Even no date, time and place for holding enquiry, cross-examination for the evidences cited in the charge-sheet, adducing evidence in defence has been fixed and communicated to the petitioner."

7. In paragraph 5 of the writ petition, the petitioner also asserted that he may be given an opportunity to cross-examine" the witnesses cited in the charge-sheet, but according to the petitioner his request has been rejected and no date, time and place was fixed for enquiry nor the petitioner was not given a reasonable opportunity of hearing.

8. In paragraph 5 of the counter-affidavit, it has been averred that after the receipt of the enquiry report dated 8.8.1994, the disciplinary authority, on its examination found that the enquiry officer had not dealt with charge No. 1 properly during the course of the departmental enquiry, hence he was asked to hold an enquiry afresh on charge No. 1. In the meantime on 31.1.1995, the petitioner retired from service and after receipt of the enquiry report on 16.5.1997 an explanation from the delinquent was obtained. The reply was examined by the enquiry officer and it was found that the petitioner has acted in violation of Section 33/39 of Land Revenue Act by awarding pattas. The transfer of land/allotment was in violation of Section 161 of the U.P.Z.A. and L.R. Act had hence in accordance with the provisions contained in Rule 351A of the Civil Services Regulations he was punished and an order was passed deducting 20% pension.
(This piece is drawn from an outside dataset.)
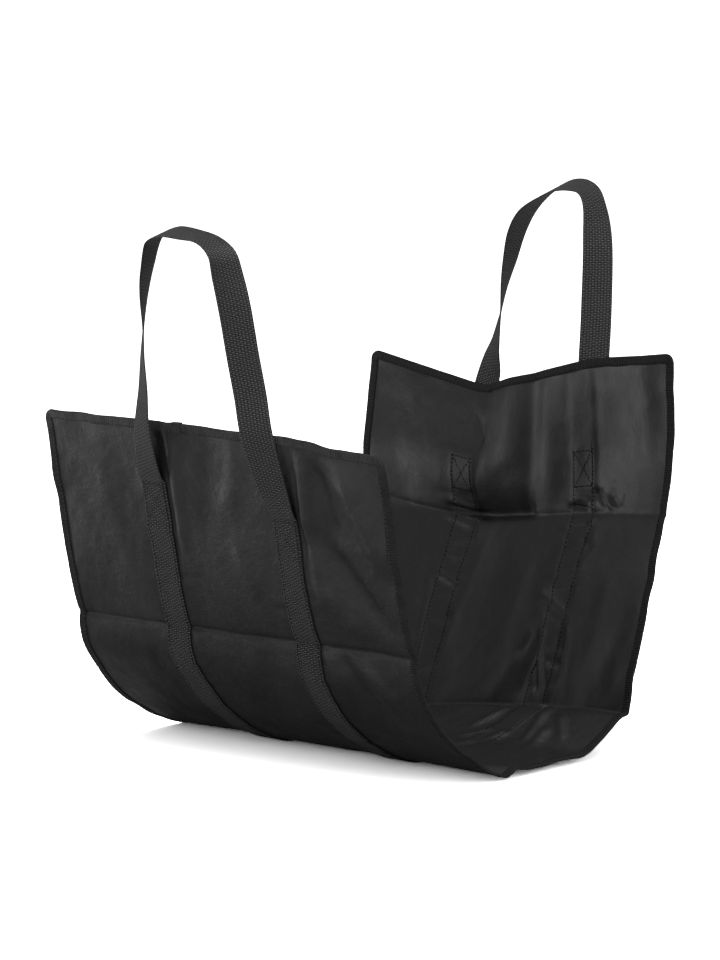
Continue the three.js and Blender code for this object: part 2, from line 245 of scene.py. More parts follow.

9. In reply to the allegations contained in paragraphs 4 and 5 of the writ petition only this such was staled in the counter-affidavit that the allegation is not correct. Inasmuch as the enquiry against the petitioner proceeded under Rule 55. C.C.A. when it was found that charges against the petitioner were prima facie established, the petitioner did not furnish any list of the witnesses to be produced by him nor he gave any particulars regarding the cross-examination of departmental witnesses.

10. It was nowhere mentioned in the counter-affidavit as to whether any place, time and date for holding enquiry was ever intimated to the petitioner. It has not been averred in the counter-affidavit as to whether the petitioner was given any right of hearing before the enquiry officer in the departmental enquiry. Neither the enquiry report nor the order passed by the disciplinary authority indicated that the petitioner after submission of his explanation was ever informed about the date, time and place of the enquiry or whether any enquiry was ever held. The Enquiry Officer in his report only referred to the charges levelled against the petitioner. his explanation against the said charges and gave a finding. No witness is said to have been examined to establish the charges against the petitioner. He was not given an opportunity to appear before the Enquiry Officer to place his point of view. The petitioner in reply to the charges had demanded the copies of the documents upon which the Imputation of charges were based. He urged the enquiry officer to Intimate to him the place, date and time of the departmental enquiry. He also submitted that he intended to cross-examine the departmental witnesses and produce his defence witnesses. He also staked a claim for personal hearing. If the departmental authorities were satisfied that no oral enquiry was necessary and the case could be decided on the basis of the record, then the petitioner ought to have been intimated that fact, but it was not done and no place, time and date was intimated to him to appear before the enquiry officer. If the same would have been intimated only then the question would have been arisen as to whether the petitioner should have been allowed to produce the oral evidence in his defence or not and whether examination of the defence witnesses, considering the fact of the case was relevant or not. We find that the departmental enquiry which was conducted by the enquiry officer was against the provisions of Rule 55 of C.C.A. Rules, the principle of natural justice as well as the provisions of Article 311 of the Constitution. Inasmuch as. the petitioner was denied a reasonable opportunity of defending himself.

it is really unfortunate that the officers who conduct the enquiry have no knowledge about the relevant rules, the manner in which the enquiry is conducted, as a result of which the delinquents who commit an act of gross misconduct resulting into loss of public exchequer are exonerated from the charges either by the departmental disciplinary authority or appellate authority it self or the writ petition which the delinquent filed is allowed. Time has come when the State Government should take appropriate steps to train their officers so they may conduct the departmental enquiry in accordance with law. Judicial Training Institute which has been established by the State of U. P. is the best place where such a training can be given. If the officers who conduct the enquiry are sent there to obtain training. But that opportunity is also not being availed by the State Government as a result of which the delinquents are generally exonerated from the charges of gross misconduct. In the Instant matter, as well it appears that the Enquiry Officer has not adverted to the procedure which is prescribed for holding the departmental enquiry as provided under Rule 351A read with Rule 55 of the Civil Services Regulations. In view of the aforesaid position we are left with no other option except to quash the orders passed by the disciplinary authority.

11. In view of what has been indicated hereinabove. the writ petition succeeds. A writ in the nature of certiorari quashing the order contained in Annexure-1 to the writ petition in so far as it imposes punishment of deduction of pension of the petitioner to the extent of 20% is Issued. However, it will be open for the respondents to hold the enquiry afresh in accordance with the procedure as provided under Rule 351A of the Civil Services Regulations and Disciplinary Appeal and Rules. 99. The question as to whether fresh enquiry can be held after a lapse of a considerable time can be raised by the petitioner before the enquiry officer/disciplinary authority.

12. Let a copy of this Judgment be sent to the Chief Secretary, Government of U. P.